Chapter Three explores modern literature’s compulsion to self-sabotage and the communities brought about by this self-destruction. Bataille’s L’Abbé C. points an accusing finger at Literature as another model for authoritative, exclusive communities. Self-combusting through haphazard writing and self-plagiarism, L’Abbé C. attempts to challenge the authority of its writer and avoid any future co-optations, but, in turn, leaves its readers stranded. Sarraute’s Le Mensonge similarly disowns Literature, and Literature’s authoritative tendencies, by writing for the radio-waves. The radio seems to short-circuit Literature’s normative bent and to give way to a sovereign community. Michon’s Mythologies d’hiver similarly alludes to the avant-garde’s hostility towards a narrative accused of bringing together the traditional, i.e. religious, community. While constantly throwing his enterprise into self-doubt, Michon paradoxically reintroduces both the narrative and the possibility of Christian faith as potential ways to a sovereign community.

Featuring a behind-the-scenes look at a globalized economy, Varda’s film, Les Glaneurs et la glaneuse, focuses on what happens to unproductive, i.e. sovereign, things and beings. Chapter Four of this dissertation looks at how Varda’s marginals, who live off of the system without any political inklings, successfully dodge all political re-appropriation while, through solidarity, offering alternative models for sovereign communities.

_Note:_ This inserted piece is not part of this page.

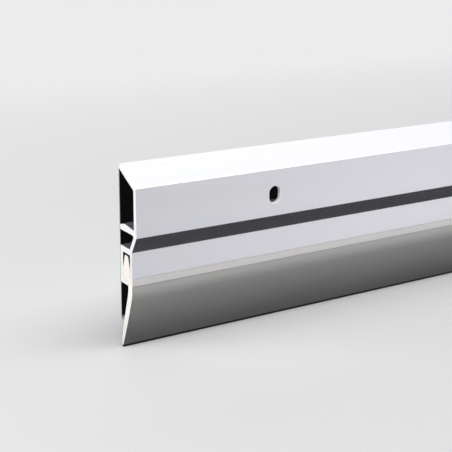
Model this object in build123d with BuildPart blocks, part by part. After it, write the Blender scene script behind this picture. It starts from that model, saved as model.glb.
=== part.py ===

Having looked at how these four artists on the margins of the avant-garde, Bataille, Sarraute, Michon and Varda, reject the traditional, that is the religious and servile community and try to image new, sovereign ones, this work concludes by asking whether they accomplished what they set out to do. While some call their attempts to imagine new communities irrelevant, since these communities could never be put into effect without betraying themselves, this analysis argues that it is those very attempts that in fact allow the avant-garde to continue dreaming of and arguing over what could be.